The company said carriers can no longer rely only on data traffic. Today, they sell capacity, speed, and coverage. Tomorrow, Huawei expects them to monetize both bytes and AI-generated tokens.

In simple terms, tokens measure AI work. They reflect how much processing an AI model performs. As AI agents become common, token usage could become a new billing layer.

This shift could open fresh revenue streams for mobile operators. AI assistants, smart glasses, and enterprise agents will need reliable mobile access. They will also need fast response times and strong uplink performance.

However, the model will demand major network upgrades. Operators must support more than download-heavy services. Many AI applications send constant data back to cloud or edge systems.

Huawei highlighted AI glasses as one example. Translation tools and immersive services may need uplink speeds near 20 Mbps. That creates pressure on radio networks and spectrum planning.

During a keynote, David Wang, Huawei’s deputy chairman and rotating chairman, said mobile networks keep expanding their role.

“With each generation, we have pushed the limits of spectral efficiency and performance,” Wang said. “Network architecture has gradually flattened, with new application scenarios and services emerging left and right. This has consistently expanded the boundaries of communications, helping carriers translate network capabilities into commercial value,” the executive said.

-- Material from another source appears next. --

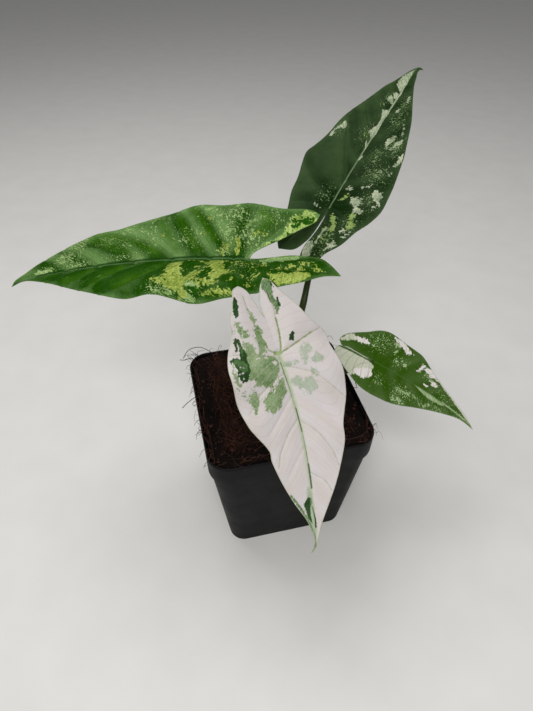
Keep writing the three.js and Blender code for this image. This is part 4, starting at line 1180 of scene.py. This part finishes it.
def stalk_finish():
    """Fleshy stalk skin, grown: smooth and faintly translucent with a soft gloss, olive green darkened as
    painted shade for the shadow the stalks stand in, with fine lengthwise streaks about 0.5 mm wide, and
    paler and browner at the base."""
    material, tree, shader = new_material("fleshy_stalk_skin")
    grain = add_node(tree, "ShaderNodeAttribute", out="Vector", attribute_name="stalk_grain")
    share = add_node(tree, "ShaderNodeAttribute", out="Fac", attribute_name="height_share")
    streaks = add_node(tree, "ShaderNodeTexNoise", {"Vector": grain, "Scale": 2.0, "Detail": 3.0})
    ramp = add_node(tree, "ShaderNodeMapRange", {"Value": streaks, "From Min": 0.35, "From Max": 0.65})
    # The olive greens are darker than the stalk's own colour: painted shade.
    colour = add_node(tree, "ShaderNodeMix", {0: ramp, 6: linear("#222c0c"), 7: linear("#343f17")},
                      out=2, data_type="RGBA")
    low = add_node(tree, "ShaderNodeMapRange", {
        "Value": share, "From Max": 0.3, "To Min": 0.7, "To Max": 0.0,
    })
    colour = add_node(tree, "ShaderNodeMix", {0: low, 6: colour, 7: linear("#453c24")},
                      out=2, data_type="RGBA")
    tree.links.new(colour, shader.inputs["Base Color"])
    bump = add_node(tree, "ShaderNodeBump", {"Height": streaks, "Distance": 0.12 * MM}, out="Normal")
    tree.links.new(bump, shader.inputs["Normal"])
    shader.inputs["Roughness"].default_value = 0.42
    shader.inputs["Specular IOR Level"].default_value = 0.2
    shader.inputs["Subsurface Weight"].default_value = 0.15
    shader.inputs["Subsurface Radius"].default_value = (0.8, 1.0, 0.4)
    shader.inputs["Subsurface Scale"].default_value = 1.0 * MM
    return material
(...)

Huawei argued that future networks must combine communications, computing, and intelligence. This means networks should not only move data. They should also help route computing tasks efficiently.

That approach could improve service quality for AI applications. It may also help operators sell more advanced capabilities. Yet it also increases complexity across core networks, edge platforms, and operations systems.

The vendor presented an AI-centric target network for this transition. It focuses on real-time interaction and guaranteed connectivity. It also supports network-wide compute scheduling.

Huawei also outlined six priorities for the next decade. These include new mobile services, AI integration, and satellite-terrestrial network design. The list also covers spectrum planning and AI-native core specifications.

The satellite element matters for future coverage. Huawei expects terrestrial networks, satellites, and low-altitude platforms to work together. This could extend connectivity across remote areas and moving environments.

Finally, Huawei urged stronger global cooperation on 6G. It called for shared standards, aligned spectrum work, and broader ecosystem development. The message was clear: AI may reshape telecom economics, but coordination will shape its success.